My diagnosis changed my entire view of the world and put me on a new path in life.
My mom had taken many videos of me in the hospital, which I spliced together into a YouTube video that ended up going viral. And it was then that I knew I was diagnosed with GBS for a reason. People were reaching out to me from all over the world, people with family members recently diagnosed, survivors who had GBS 20 years ago and had never talked to another survivor, and even doctors and nurses thanking me for sharing my story. This encouraged me to write my book Life Support: Surviving Guillain-Barre Syndrome – A Mother’s Story of Hope and Recovery, published in January of 2023.
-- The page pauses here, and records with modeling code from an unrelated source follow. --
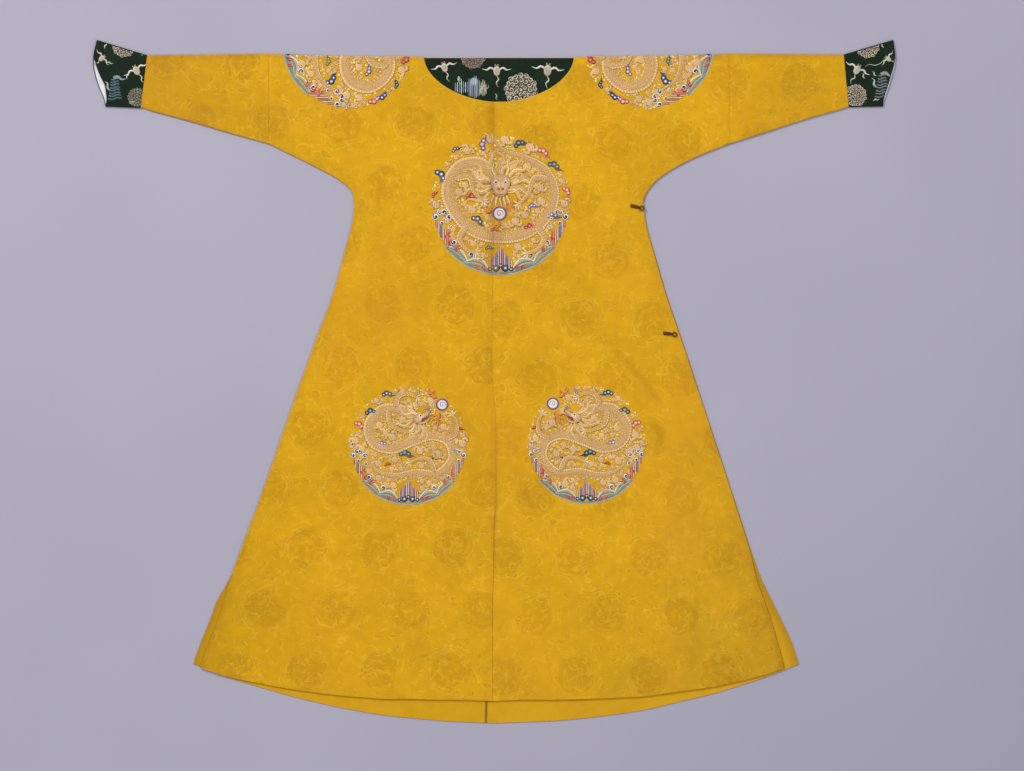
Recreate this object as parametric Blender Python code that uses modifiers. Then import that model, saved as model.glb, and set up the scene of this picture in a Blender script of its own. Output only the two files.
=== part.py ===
"""Dragon robe of yellow silk, laid flat on its back with the front up.

The robe lies on z = 0. X runs across it, to the right as seen from above, and Y runs from the hem to the
shoulders. Each half of the body is one length of silk, a front and a back in one, folded over the shoulder
and sewn down the centre. Sleeve ends and brocade cuffs are flattened tubes, sewn on in line.

Patterns are drawn in the maker's way: x out from the middle of the neck, and "drop" down from the line of
the shoulders. place() turns both into the robe's own frame, whose origin is the middle of its box, at the
bottom. Left and right are those of someone who looks down at the robe.
"""

import math
from collections import namedtuple

import bmesh
import bpy
from mathutils import Vector

# ---------------------------------------------------------------- driving dimensions, in metres
WALL = 0.0014  # silk, interlining and lining, quilted into one cloth
THIN_WALL = 0.0010  # facing and cuff lining, a single cloth
SEAM_GAP = 0.0003  # between two pieces sewn edge to edge, or laid one on the other
LAYERS = 0.0046  # front and back together, along a fold or a sewn edge
CROWN = 0.0012  # how much the front rises inside its edges
EDGE_ROLL = 0.050  # breadth over which it rises
FOLD_FADE = 0.060  # breadth over which a soft fold dies out towards an edge

LEFT_REACH = 0.9176  # neck middle to the tip of the left cuff
RIGHT_REACH = 0.8956
CUFF_RISE = 0.0316  # how far the cuffs' corners stand above the shoulder line
BACK_LENGTH = 1.5110  # shoulder line to the lowest point of the back hem
FRONT_LENGTH = 1.4600
BACK_BOW = 2.05  # power of the back hem's curve, from the middle to its corners
FRONT_BOW = 2.9
YOKE_BOW = 2.0

NECK_HALF_WIDTH = 0.1690
NECK_DEPTH = 0.1020
NECK_ROUND = 1.85  # power of the neck's curve: 2 is an ellipse
SHOULDER_SAG = 0.0070  # how far the shoulder line dips at the neck
SLEEVE_SEAM = 0.5200  # neck middle to the seam of the sleeve end
FACING_MARGIN = 0.0140  # facing that runs on under the front
LINING_SHARE = 0.80  # share of the cuff's length at which its lining starts to show

CORD_RADIUS = 0.0016
LOOP_EYE = 0.0046  # radius of a loop's eye, to the middle of the cord
LOOP_STRANDS = 0.0036  # between the two strands of a loop's stem

MAIN_COLUMNS = 14  # cells across a half, outside the neck
NECK_COLUMNS = 3  # cells of the back inside the neck
NECK_ROWS = 6  # cells down the neck's curve
YOKE_ROWS = 2  # cells from the neck's lowest point to the foot of the sleeve seam
SECTION_STEP = 0.080  # greatest step between sections of the skirt
FOLD_STEPS = 4  # facets round a fold or a sewn edge
TUBE_SECTIONS = 6
TUBE_COLUMNS = 6

LEFT, RIGHT = -1, 1
WORLD_X = (LEFT_REACH - RIGHT_REACH) / 2
WORLD_Y = (BACK_LENGTH - CUFF_RISE) / 2

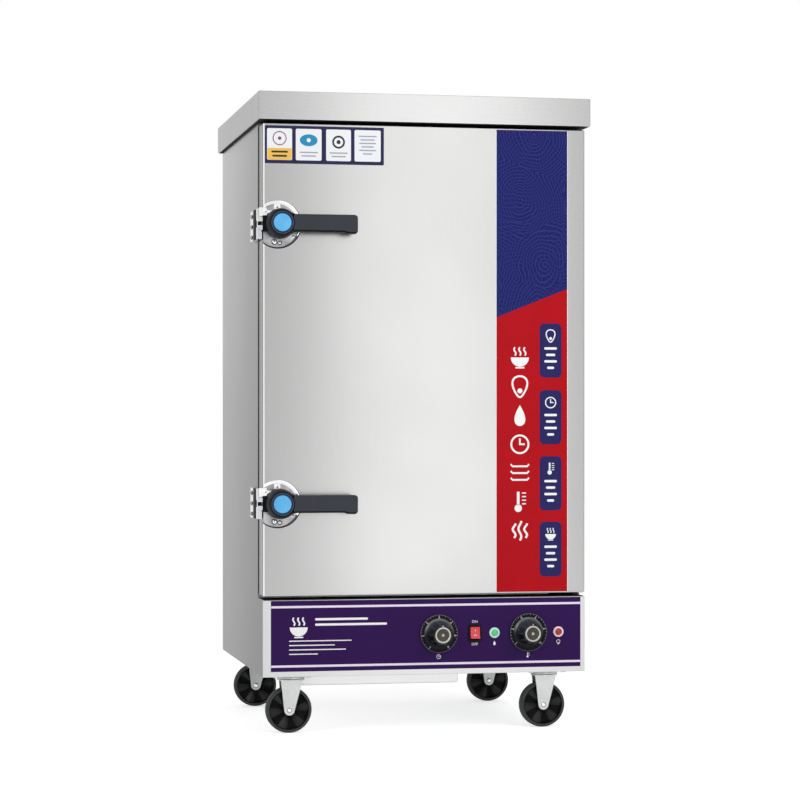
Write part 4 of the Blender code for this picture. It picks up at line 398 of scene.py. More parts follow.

I was brought up believing that everything happens for a reason. And I see that for my case, I’ve been able to bring awareness all over the world through my videos. I’ve been able to visit patients in the hospital the way Kit did for me. I’ve been able to educate doctors and nurses, the ones who held our hands and wiped our tears but who didn’t always understand our pain.
For some autoimmune survivors, they may also believe that everything happens for a reason and that their diagnosis changed their life for the better. But it’s also okay not to believe that. It’s okay if you have to search deep to find a reason yourself.
We certainly didn’t have any control over what happened to us before, but we can make the choice to turn our pain into power.
To search for the blessings within in our journeys.
I personally have this intense gratitude for getting to be a mom to my daughter again, who is now 12 years old. We have an incredible bond, one that I’m not sure we would have had we not gone through what we did together. So that’s something special that I got from my pain.
So, whether you are new in your autoimmune journey or have been living with the after-effects for years: promise yourself that you will keep fighting, that you will remember that courage doesn’t always roar, sometimes it will be the soft voice at day’s end saying I will try again. Never give up on yourself, no matter how hard things get. Learn to listen to your body and rest, then get back up again. And promise yourself that you will try to look for the positives from your experience, even if it’s hard, so that you can turn your tragedy into something beautiful.
Because what I have learned, and I hope you have too, is that we are all so much stronger than we realize.
Life isn’t easy, but it’s most certainly worth it.